COVID itself presents risks for the pregnancy and the mom. These risks include preterm birth and preeclampsia, which is a pregnancy complication associated with high blood pressure and possible damage to other organs, including the liver and kidneys.
Getting vaccinated is important right now because we are seeing increased risks for pregnant women catching COVID are higher than with previous strands of the virus. For example, from the start of the pandemic through July, we had about 2 pregnant women admitted to our ICUs at Jackson Memorial Hospital. In the first half of August alone, we had 6 patients admitted to the ICU, and we had to use very advanced therapy for some very sick patients.
In the health system, we are seeing mostly unvaccinated patients. Patients who have received the vaccine, even if they do get COVID, are not nearly as sick and do not end up in the hospital.
Q. Many people are nervous to get the vaccine for a variety of reasons. What do you say to your patients who are pregnant and hesitant to receive the vaccine?
I acknowledge that all of this is new. We haven’t lived through a pandemic before, and I understand that these are a group of new vaccines.
But, we are now more than a year into the pandemic, and we’ve had many patients who are pregnant receive the vaccine. They have been evaluated, and we’ve been tracking their experience with the vaccine, and there have not been any adverse effects. Not for the mother, not for the baby, and not for fertility for males or females.
At the same time, it has become very clear that COVID is very bad to have, and we should do everything we can to prevent it.

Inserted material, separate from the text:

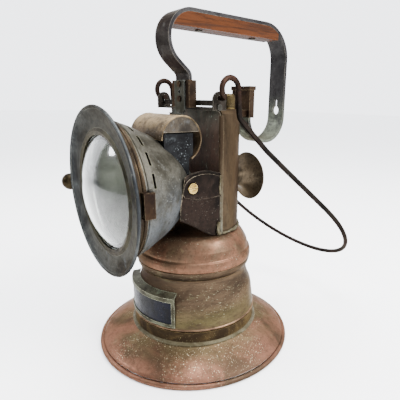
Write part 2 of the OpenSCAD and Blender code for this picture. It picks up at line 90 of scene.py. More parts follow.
def flat_sheet(name, corners, finish, grey, rough):
    """A four-cornered sheet of the studio, with one plain grey finish."""
    mesh = bpy.data.meshes.new(name)
    mesh.from_pydata(corners, [], [(0, 1, 2, 3)])
    sheet = bpy.data.objects.new(name, mesh)
    bpy.context.scene.collection.objects.link(sheet)
    coat = bpy.data.materials.new(finish)
    coat.use_nodes = True
    shader = coat.node_tree.nodes["Principled BSDF"]
    shader.inputs["Base Color"].default_value = (grey, grey, grey, 1)
    shader.inputs["Roughness"].default_value = rough
    mesh.materials.append(coat)
    return sheet


dark_flag = flat_sheet(
    "dark_flag", [(-1.3, -1.0, 0.02), (0.8, -1.4, 0.02), (0.8, -1.4, 2.2), (-1.3, -1.0, 2.2)],
    "black_cloth", 0.02, 0.9,
)
dark_flag.visible_camera = False
pale_table = flat_sheet(
    "pale_table", [(-6, -6, 0), (6, -6, 0), (6, 6, 0), (-6, 6, 0)], "white_paint", 0.9, 0.65,
)


# ---- The foot ----
# A flared skirt of thin copper sheet, spun on a lathe, with its edge rolled
# round an iron wire. Old lacquer leaves it brown with olive and gold zones
# and pale yellow specks.
def tone(r, g, b):
    """A colour as a painter reads it, 0 to 255, turned into the light it reflects."""
    return tuple(
        c / 255 / 12.92 if c <= 10 else ((c / 255 + 0.055) / 1.055) ** 2.4 for c in (r, g, b)
    ) + (1,)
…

It is safe for women to get the vaccine before or during pregnancy, or even while breastfeeding. When women who are pregnant do get the vaccine, the antibodies cross the placenta and can help protect the fetus/newborn from the virus, as well.
We also shouldn’t forget that vaccines have done amazing things over the years. They have saved countless lives, and getting vaccinated during pregnancy is nothing new. We encourage pregnant women to get the flu, Tdap (Tetanus, Diphtheria, Pertussis), and whooping cough vaccines every year.
Also, the COVID-19 vaccines that we have do not change any of your genetic makeup. They work by allowing your body to produce antibodies for COVID. They really are extremely safe.
Michael J. Paidas, MD, is Professor and Chair of the Department of Obstetrics, Gynecology and Reproductive Sciences at Leonard M. Miller School of Medicine. He is also Chief of Service at Jackson Health System and Chief of Service at University Health Tower at University of Miami.